PROBLEM STATEMENT:
Output all lines exactly.

----------

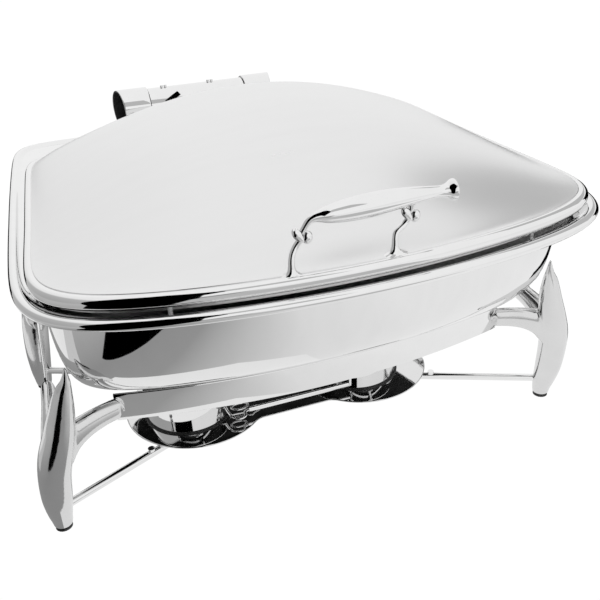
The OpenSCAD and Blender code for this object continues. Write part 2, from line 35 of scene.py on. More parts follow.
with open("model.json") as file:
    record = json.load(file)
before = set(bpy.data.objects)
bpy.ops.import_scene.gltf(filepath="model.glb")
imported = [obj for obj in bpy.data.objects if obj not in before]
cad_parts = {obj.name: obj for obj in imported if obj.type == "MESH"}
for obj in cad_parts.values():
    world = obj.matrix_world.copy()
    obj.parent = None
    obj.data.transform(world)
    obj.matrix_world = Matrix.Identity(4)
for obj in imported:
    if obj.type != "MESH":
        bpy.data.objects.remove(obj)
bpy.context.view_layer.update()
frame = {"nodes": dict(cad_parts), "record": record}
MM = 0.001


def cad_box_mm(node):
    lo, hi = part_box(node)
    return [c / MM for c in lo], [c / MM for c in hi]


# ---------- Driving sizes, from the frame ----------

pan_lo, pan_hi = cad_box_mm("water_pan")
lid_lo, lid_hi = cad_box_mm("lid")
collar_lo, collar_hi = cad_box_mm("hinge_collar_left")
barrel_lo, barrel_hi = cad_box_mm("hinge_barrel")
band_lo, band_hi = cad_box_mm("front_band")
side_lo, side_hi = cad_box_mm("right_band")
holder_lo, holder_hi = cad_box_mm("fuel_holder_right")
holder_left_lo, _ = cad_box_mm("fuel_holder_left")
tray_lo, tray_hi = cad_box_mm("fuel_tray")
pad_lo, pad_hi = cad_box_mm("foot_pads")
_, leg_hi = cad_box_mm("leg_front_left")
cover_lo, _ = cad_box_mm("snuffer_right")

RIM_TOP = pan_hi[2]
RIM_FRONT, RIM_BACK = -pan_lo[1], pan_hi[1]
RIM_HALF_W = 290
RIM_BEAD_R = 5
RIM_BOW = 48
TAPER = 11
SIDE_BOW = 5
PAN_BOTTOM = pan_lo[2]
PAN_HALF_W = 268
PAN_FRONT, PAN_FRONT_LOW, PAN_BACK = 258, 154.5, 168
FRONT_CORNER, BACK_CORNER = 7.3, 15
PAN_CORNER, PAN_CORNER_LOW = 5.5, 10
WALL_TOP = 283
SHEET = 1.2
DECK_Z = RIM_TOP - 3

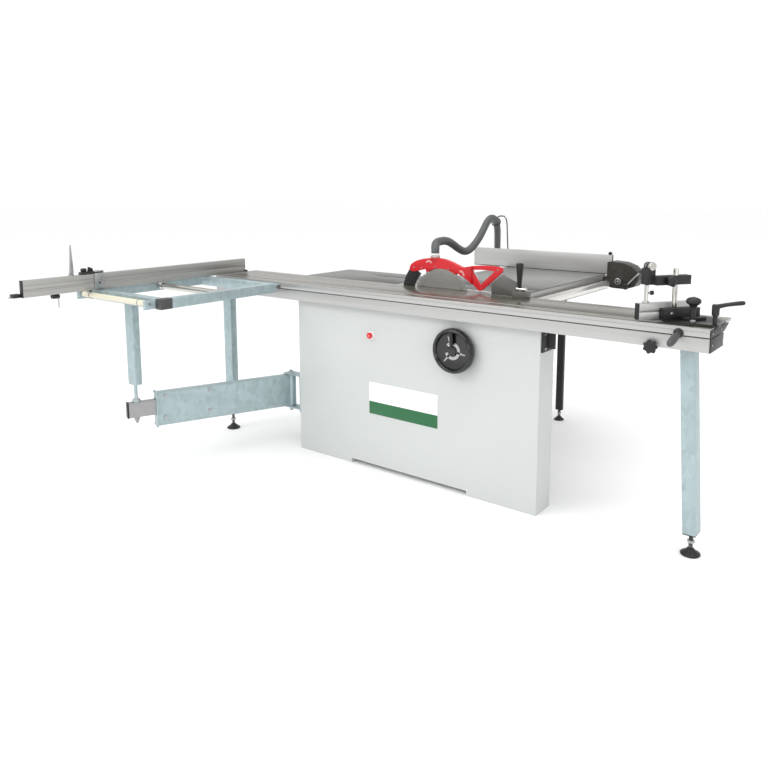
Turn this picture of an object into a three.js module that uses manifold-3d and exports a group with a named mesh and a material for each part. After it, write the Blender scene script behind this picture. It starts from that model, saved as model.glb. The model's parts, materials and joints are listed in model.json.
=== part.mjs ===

----------

PROBLEM SOLUTION:
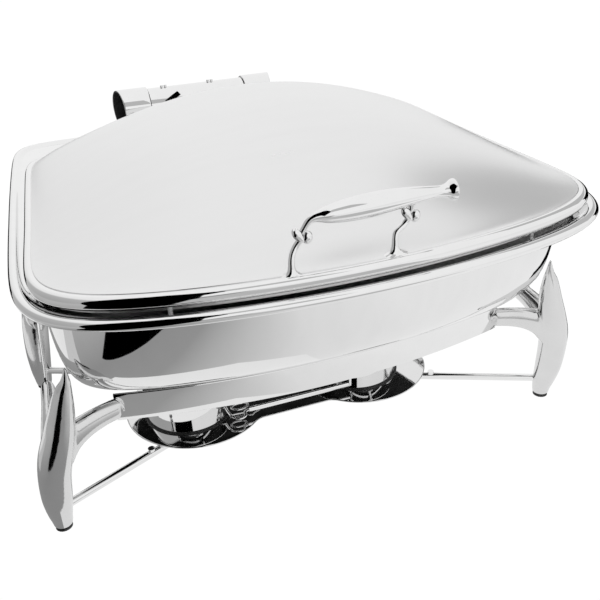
The OpenSCAD and Blender code for this object continues. Write part 2, from line 35 of scene.py on. More parts follow.
with open("model.json") as file:
    record = json.load(file)
before = set(bpy.data.objects)
bpy.ops.import_scene.gltf(filepath="model.glb")
imported = [obj for obj in bpy.data.objects if obj not in before]
cad_parts = {obj.name: obj for obj in imported if obj.type == "MESH"}
for obj in cad_parts.values():
    world = obj.matrix_world.copy()
    obj.parent = None
    obj.data.transform(world)
    obj.matrix_world = Matrix.Identity(4)
for obj in imported:
    if obj.type != "MESH":
        bpy.data.objects.remove(obj)
bpy.context.view_layer.update()
frame = {"nodes": dict(cad_parts), "record": record}
MM = 0.001


def cad_box_mm(node):
    lo, hi = part_box(node)
    return [c / MM for c in lo], [c / MM for c in hi]


# ---------- Driving sizes, from the frame ----------

pan_lo, pan_hi = cad_box_mm("water_pan")
lid_lo, lid_hi = cad_box_mm("lid")
collar_lo, collar_hi = cad_box_mm("hinge_collar_left")
barrel_lo, barrel_hi = cad_box_mm("hinge_barrel")
band_lo, band_hi = cad_box_mm("front_band")
side_lo, side_hi = cad_box_mm("right_band")
holder_lo, holder_hi = cad_box_mm("fuel_holder_right")
holder_left_lo, _ = cad_box_mm("fuel_holder_left")
tray_lo, tray_hi = cad_box_mm("fuel_tray")
pad_lo, pad_hi = cad_box_mm("foot_pads")
_, leg_hi = cad_box_mm("leg_front_left")
cover_lo, _ = cad_box_mm("snuffer_right")

RIM_TOP = pan_hi[2]
RIM_FRONT, RIM_BACK = -pan_lo[1], pan_hi[1]
RIM_HALF_W = 290
RIM_BEAD_R = 5
RIM_BOW = 48
TAPER = 11
SIDE_BOW = 5
PAN_BOTTOM = pan_lo[2]
PAN_HALF_W = 268
PAN_FRONT, PAN_FRONT_LOW, PAN_BACK = 258, 154.5, 168
FRONT_CORNER, BACK_CORNER = 7.3, 15
PAN_CORNER, PAN_CORNER_LOW = 5.5, 10
WALL_TOP = 283
SHEET = 1.2
DECK_Z = RIM_TOP - 3

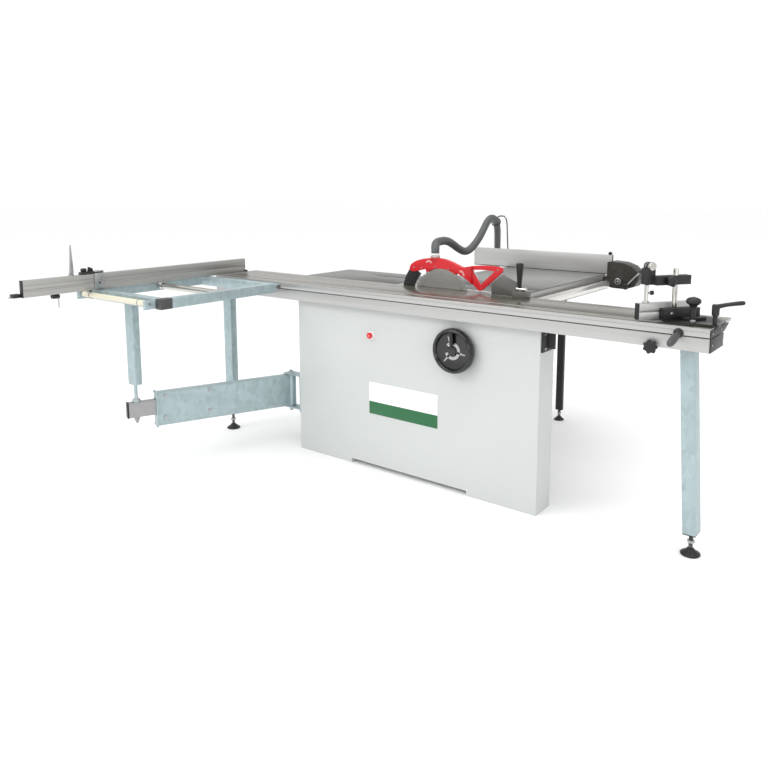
Turn this picture of an object into a three.js module that uses manifold-3d and exports a group with a named mesh and a material for each part. After it, write the Blender scene script behind this picture. It starts from that model, saved as model.glb. The model's parts, materials and joints are listed in model.json.
=== part.mjs ===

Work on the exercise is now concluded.